### Prompt
Extract exactly the run of lines starting at the line that holds "Recreate this object" and ending at the line that holds "foot_hole_d = 10; // [6:0.5:12]", both included.

### Recorded data

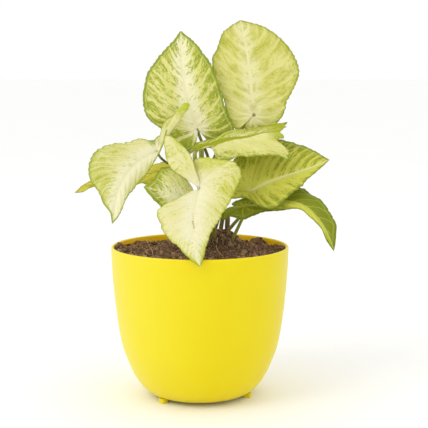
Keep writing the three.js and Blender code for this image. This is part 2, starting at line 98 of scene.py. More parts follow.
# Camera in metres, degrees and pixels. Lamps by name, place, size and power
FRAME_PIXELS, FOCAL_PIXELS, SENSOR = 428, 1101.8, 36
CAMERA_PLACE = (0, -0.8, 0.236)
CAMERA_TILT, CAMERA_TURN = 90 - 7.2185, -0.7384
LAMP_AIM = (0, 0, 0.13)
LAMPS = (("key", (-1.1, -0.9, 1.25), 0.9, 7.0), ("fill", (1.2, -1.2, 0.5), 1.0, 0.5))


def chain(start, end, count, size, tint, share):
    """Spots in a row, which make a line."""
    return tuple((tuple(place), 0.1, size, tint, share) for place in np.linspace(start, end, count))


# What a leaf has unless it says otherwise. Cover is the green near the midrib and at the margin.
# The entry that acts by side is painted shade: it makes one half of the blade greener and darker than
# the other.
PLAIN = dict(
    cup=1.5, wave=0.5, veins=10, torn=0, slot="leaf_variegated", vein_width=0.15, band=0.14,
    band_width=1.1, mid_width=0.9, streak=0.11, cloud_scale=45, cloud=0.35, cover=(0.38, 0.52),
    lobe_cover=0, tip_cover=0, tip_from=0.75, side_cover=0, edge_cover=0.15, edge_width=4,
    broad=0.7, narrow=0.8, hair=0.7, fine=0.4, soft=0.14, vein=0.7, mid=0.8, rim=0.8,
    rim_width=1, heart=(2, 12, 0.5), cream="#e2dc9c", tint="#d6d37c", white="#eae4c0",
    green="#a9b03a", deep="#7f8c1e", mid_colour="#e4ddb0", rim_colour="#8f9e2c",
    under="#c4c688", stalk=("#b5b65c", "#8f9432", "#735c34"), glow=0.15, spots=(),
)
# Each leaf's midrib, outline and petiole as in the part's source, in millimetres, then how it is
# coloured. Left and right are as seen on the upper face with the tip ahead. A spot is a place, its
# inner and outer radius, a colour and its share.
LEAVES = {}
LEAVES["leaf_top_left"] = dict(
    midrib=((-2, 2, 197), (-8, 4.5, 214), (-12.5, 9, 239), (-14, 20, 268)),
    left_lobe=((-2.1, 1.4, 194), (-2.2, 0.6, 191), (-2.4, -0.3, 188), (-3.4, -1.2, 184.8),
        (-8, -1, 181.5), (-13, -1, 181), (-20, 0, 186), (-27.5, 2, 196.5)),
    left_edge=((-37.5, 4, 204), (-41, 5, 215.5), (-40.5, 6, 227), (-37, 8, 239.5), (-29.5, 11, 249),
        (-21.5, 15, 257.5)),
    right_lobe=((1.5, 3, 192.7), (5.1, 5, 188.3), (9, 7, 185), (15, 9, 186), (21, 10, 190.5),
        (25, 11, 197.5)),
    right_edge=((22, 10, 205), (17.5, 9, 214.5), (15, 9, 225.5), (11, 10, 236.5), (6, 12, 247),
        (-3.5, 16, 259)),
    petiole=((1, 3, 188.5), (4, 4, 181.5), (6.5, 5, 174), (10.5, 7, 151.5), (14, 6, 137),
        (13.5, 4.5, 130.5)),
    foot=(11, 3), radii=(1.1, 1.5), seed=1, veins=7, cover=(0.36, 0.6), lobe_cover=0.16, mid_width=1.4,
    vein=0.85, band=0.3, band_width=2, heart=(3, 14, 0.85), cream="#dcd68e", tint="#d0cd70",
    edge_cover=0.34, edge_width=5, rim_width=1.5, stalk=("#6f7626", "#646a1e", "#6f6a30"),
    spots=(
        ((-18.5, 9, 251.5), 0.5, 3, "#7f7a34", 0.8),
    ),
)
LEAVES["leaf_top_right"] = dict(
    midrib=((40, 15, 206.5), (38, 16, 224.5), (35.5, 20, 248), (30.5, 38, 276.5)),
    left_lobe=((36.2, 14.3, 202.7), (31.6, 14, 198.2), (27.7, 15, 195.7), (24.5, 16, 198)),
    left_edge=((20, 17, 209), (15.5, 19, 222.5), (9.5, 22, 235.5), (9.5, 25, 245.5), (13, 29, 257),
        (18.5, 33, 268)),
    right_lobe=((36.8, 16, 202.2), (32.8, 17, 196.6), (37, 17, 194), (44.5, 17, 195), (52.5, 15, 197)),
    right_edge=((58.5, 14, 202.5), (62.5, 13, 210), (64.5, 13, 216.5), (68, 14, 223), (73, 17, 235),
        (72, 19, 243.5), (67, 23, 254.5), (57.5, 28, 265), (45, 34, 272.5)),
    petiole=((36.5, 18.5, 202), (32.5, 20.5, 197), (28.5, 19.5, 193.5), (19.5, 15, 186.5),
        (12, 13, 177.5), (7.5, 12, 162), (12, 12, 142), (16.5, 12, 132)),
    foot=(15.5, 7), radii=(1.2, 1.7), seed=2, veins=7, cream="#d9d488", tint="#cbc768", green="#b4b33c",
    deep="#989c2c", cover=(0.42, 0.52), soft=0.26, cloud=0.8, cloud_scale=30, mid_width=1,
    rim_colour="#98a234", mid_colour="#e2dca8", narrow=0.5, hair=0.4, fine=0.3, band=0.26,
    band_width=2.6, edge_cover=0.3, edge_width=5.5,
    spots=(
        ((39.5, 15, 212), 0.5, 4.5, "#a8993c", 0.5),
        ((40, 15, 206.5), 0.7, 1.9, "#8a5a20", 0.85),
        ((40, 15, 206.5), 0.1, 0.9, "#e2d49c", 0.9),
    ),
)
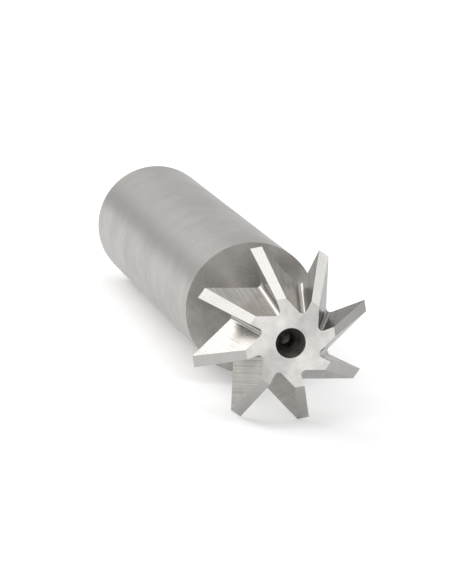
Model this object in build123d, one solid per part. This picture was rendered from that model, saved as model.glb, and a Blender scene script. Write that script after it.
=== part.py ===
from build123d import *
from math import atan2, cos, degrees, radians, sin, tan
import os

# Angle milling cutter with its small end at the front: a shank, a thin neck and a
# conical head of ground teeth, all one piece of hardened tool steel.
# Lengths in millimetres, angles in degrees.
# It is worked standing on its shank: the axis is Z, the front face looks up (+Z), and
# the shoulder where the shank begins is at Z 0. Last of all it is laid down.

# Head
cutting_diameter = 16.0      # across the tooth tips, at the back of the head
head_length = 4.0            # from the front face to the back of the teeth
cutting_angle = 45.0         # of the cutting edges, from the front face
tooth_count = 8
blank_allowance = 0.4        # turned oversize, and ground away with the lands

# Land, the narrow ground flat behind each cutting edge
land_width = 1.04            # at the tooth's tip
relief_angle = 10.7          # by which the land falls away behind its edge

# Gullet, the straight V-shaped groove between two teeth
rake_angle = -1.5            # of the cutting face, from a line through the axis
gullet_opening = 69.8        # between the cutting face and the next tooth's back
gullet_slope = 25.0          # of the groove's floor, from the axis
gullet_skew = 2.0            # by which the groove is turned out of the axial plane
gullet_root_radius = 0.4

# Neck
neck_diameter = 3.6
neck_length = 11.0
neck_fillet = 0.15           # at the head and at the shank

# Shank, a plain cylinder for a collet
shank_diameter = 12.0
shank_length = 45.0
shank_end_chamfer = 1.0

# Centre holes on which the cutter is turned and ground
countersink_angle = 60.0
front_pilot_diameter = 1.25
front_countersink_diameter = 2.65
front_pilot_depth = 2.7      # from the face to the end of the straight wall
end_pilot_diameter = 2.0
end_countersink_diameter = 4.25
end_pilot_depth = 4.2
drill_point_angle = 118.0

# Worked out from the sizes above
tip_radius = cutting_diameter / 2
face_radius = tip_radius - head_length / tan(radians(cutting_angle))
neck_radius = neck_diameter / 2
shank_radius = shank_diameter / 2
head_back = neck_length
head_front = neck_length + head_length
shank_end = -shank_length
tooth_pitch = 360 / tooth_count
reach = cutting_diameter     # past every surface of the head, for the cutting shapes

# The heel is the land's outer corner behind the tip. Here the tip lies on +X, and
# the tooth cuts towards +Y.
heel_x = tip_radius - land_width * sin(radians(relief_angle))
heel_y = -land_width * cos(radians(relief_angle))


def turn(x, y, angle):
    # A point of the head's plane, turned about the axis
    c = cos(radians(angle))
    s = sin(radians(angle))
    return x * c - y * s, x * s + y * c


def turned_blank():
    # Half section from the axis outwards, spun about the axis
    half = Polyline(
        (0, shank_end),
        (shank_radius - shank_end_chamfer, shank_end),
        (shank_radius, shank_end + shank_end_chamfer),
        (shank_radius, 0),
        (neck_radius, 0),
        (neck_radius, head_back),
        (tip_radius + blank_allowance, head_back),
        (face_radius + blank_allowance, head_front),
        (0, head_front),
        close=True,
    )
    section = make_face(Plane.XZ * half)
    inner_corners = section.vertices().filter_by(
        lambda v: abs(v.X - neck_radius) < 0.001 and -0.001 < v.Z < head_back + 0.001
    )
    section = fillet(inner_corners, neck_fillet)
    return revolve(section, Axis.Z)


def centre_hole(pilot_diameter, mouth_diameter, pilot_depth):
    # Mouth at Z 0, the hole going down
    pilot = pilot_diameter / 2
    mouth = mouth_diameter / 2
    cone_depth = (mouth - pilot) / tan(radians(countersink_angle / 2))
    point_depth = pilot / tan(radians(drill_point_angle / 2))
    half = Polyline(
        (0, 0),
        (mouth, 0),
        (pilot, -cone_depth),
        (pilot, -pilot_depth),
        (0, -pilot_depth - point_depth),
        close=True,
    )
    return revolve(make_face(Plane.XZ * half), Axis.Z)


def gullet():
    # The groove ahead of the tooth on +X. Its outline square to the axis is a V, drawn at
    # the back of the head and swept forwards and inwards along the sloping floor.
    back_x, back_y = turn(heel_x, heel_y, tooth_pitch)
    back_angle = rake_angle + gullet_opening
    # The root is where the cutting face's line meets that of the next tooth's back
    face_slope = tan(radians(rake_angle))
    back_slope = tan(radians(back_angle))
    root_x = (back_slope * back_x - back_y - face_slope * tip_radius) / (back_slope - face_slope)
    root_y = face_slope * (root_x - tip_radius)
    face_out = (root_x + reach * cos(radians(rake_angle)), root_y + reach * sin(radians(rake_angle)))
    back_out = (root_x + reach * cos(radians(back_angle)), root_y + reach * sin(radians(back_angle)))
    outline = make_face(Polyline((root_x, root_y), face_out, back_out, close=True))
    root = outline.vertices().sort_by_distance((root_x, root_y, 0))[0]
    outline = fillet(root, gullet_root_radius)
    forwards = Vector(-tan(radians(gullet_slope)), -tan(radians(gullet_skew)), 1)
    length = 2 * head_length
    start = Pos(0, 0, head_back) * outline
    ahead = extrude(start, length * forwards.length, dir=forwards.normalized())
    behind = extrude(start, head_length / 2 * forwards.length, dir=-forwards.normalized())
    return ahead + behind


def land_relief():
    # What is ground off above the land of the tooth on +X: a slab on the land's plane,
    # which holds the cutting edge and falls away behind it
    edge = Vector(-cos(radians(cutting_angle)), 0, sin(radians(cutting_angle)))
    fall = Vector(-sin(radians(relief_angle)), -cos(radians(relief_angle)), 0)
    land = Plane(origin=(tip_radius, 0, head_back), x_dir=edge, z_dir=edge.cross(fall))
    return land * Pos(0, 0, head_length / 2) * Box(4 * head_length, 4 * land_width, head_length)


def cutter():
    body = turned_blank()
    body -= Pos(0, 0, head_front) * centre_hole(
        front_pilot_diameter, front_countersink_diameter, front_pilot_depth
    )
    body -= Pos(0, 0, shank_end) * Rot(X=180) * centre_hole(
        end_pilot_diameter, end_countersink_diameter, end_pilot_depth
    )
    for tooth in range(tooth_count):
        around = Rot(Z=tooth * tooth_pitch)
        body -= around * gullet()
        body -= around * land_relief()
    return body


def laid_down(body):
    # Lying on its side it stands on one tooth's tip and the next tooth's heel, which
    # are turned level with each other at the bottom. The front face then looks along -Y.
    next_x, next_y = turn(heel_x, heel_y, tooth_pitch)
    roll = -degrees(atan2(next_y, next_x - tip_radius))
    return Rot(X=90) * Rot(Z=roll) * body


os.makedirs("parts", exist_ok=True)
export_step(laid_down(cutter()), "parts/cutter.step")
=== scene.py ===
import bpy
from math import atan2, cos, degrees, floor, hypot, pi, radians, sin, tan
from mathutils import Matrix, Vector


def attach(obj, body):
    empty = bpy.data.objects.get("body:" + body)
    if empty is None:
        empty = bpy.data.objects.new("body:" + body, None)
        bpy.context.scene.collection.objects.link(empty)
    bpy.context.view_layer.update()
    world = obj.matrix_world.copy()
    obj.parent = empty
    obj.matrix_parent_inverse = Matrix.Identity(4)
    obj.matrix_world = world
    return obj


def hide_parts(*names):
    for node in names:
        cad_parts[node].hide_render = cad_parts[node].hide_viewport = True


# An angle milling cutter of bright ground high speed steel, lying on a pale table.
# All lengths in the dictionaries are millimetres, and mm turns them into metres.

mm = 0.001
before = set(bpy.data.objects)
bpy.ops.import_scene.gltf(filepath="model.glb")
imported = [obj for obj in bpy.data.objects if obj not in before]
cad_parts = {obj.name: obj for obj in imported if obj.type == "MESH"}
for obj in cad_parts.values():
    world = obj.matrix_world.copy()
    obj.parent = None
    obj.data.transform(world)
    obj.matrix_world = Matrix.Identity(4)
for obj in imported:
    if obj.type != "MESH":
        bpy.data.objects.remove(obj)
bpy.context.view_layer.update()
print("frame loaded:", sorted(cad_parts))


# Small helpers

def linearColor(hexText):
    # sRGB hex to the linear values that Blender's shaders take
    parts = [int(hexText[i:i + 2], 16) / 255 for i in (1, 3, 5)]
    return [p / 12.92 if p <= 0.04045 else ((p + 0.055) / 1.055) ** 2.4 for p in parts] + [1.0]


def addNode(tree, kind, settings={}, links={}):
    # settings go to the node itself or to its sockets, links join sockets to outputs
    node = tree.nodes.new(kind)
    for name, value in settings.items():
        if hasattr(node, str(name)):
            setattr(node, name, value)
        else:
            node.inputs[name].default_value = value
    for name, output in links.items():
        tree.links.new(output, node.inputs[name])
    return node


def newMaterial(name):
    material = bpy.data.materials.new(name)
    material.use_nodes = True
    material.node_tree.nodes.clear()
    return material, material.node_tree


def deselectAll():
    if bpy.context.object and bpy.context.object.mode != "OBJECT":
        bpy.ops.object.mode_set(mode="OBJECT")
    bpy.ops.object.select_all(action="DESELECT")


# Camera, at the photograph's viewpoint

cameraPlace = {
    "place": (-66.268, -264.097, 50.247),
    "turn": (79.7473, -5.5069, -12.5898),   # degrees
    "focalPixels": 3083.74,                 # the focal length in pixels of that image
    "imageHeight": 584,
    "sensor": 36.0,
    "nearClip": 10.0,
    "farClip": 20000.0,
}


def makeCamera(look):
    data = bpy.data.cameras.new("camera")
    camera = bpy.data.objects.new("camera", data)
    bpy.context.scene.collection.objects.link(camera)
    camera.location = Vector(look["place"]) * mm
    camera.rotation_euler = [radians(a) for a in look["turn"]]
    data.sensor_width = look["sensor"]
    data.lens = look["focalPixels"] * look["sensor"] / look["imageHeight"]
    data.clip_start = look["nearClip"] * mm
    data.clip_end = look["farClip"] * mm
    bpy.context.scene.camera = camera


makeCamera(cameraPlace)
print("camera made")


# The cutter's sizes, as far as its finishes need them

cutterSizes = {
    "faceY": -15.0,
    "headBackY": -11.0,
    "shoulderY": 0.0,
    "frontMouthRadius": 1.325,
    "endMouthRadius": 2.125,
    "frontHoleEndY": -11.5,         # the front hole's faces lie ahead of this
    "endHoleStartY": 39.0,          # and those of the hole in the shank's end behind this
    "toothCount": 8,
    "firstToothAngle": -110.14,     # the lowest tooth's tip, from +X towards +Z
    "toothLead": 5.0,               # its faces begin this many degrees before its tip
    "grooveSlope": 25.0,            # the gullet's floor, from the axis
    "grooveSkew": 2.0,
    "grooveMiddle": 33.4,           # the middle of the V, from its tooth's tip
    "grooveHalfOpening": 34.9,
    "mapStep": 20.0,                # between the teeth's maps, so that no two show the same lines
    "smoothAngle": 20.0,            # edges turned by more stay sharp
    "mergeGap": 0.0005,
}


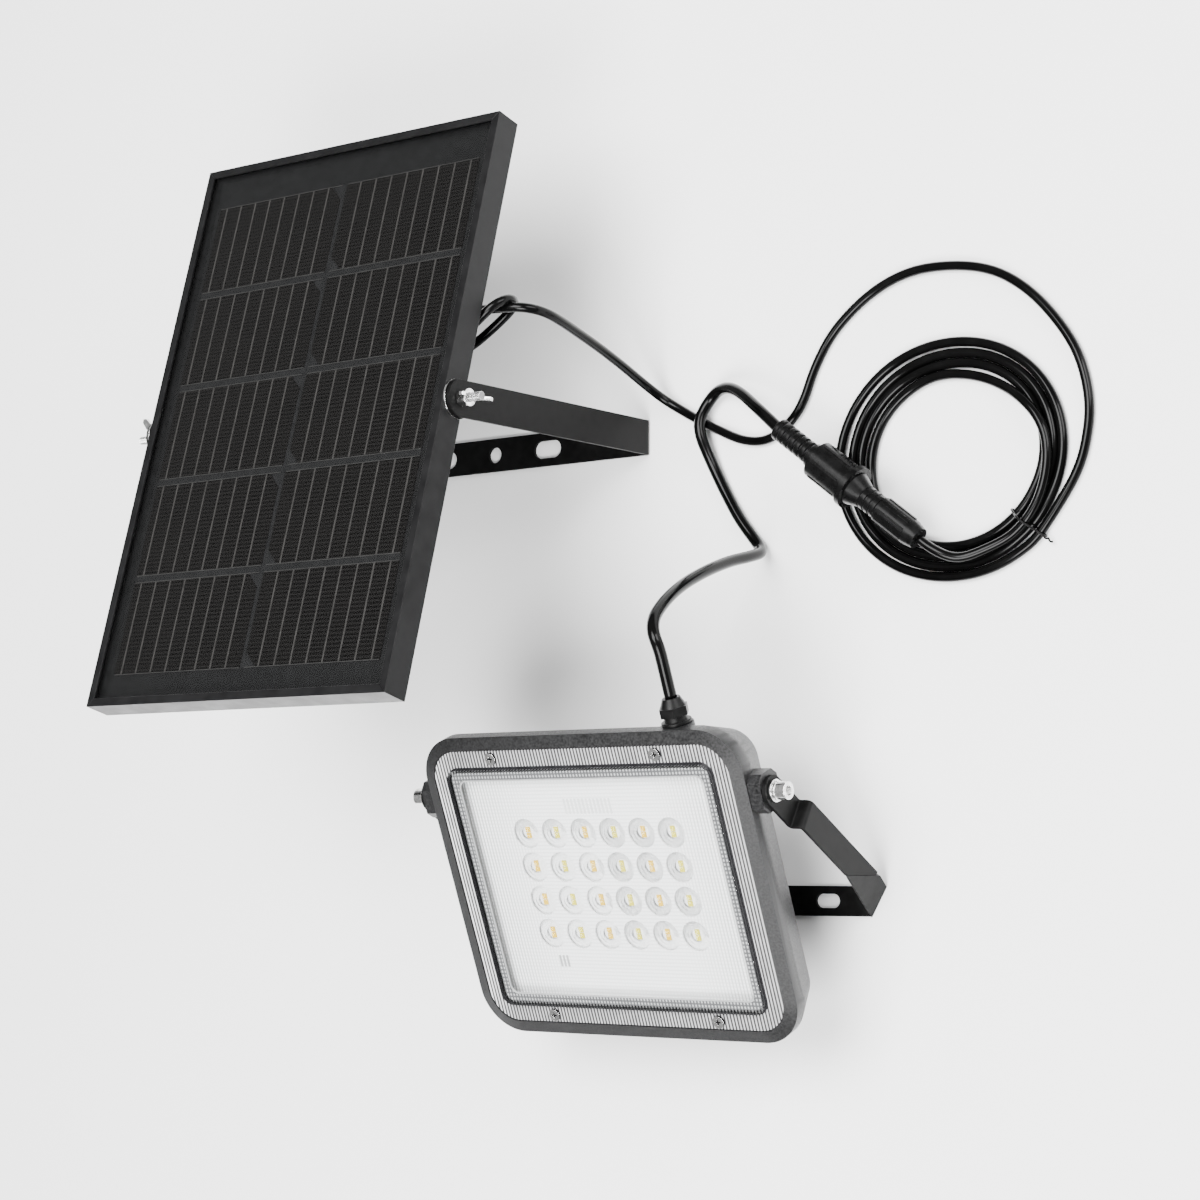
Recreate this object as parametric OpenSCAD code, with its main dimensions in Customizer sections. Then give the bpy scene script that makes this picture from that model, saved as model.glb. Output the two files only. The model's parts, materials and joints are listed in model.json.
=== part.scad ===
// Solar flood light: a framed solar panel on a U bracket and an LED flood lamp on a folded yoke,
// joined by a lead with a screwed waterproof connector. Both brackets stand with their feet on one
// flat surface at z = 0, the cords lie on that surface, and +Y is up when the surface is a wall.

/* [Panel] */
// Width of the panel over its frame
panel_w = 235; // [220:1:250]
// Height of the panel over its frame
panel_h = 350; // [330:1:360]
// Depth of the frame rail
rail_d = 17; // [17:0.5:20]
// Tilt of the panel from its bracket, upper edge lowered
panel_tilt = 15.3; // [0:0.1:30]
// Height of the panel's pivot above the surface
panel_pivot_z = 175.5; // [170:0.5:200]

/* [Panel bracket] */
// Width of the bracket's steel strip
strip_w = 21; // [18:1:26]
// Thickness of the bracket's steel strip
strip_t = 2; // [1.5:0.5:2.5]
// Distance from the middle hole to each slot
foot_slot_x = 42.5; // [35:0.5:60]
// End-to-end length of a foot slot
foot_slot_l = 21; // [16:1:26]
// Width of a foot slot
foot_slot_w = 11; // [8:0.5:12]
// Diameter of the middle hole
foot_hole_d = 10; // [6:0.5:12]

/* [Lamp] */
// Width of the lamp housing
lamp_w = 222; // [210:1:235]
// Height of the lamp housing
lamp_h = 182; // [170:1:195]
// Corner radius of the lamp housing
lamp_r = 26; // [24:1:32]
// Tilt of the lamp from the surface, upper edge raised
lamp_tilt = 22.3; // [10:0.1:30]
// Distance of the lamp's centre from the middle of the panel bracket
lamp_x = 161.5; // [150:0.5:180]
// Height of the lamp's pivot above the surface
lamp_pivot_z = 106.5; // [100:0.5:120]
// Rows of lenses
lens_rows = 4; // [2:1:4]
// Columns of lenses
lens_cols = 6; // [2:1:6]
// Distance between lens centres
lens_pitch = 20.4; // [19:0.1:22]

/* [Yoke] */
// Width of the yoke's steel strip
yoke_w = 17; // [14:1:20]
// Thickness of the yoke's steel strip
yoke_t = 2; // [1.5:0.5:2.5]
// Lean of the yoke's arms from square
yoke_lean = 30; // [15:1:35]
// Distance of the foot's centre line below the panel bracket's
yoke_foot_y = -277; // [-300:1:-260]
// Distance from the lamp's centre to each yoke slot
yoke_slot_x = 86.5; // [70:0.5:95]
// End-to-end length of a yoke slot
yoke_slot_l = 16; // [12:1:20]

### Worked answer
Recreate this object as parametric OpenSCAD code, with its main dimensions in Customizer sections. Then give the bpy scene script that makes this picture from that model, saved as model.glb. Output the two files only. The model's parts, materials and joints are listed in model.json.
=== part.scad ===
// Solar flood light: a framed solar panel on a U bracket and an LED flood lamp on a folded yoke,
// joined by a lead with a screwed waterproof connector. Both brackets stand with their feet on one
// flat surface at z = 0, the cords lie on that surface, and +Y is up when the surface is a wall.

/* [Panel] */
// Width of the panel over its frame
panel_w = 235; // [220:1:250]
// Height of the panel over its frame
panel_h = 350; // [330:1:360]
// Depth of the frame rail
rail_d = 17; // [17:0.5:20]
// Tilt of the panel from its bracket, upper edge lowered
panel_tilt = 15.3; // [0:0.1:30]
// Height of the panel's pivot above the surface
panel_pivot_z = 175.5; // [170:0.5:200]

/* [Panel bracket] */
// Width of the bracket's steel strip
strip_w = 21; // [18:1:26]
// Thickness of the bracket's steel strip
strip_t = 2; // [1.5:0.5:2.5]
// Distance from the middle hole to each slot
foot_slot_x = 42.5; // [35:0.5:60]
// End-to-end length of a foot slot
foot_slot_l = 21; // [16:1:26]
// Width of a foot slot
foot_slot_w = 11; // [8:0.5:12]
// Diameter of the middle hole
foot_hole_d = 10; // [6:0.5:12]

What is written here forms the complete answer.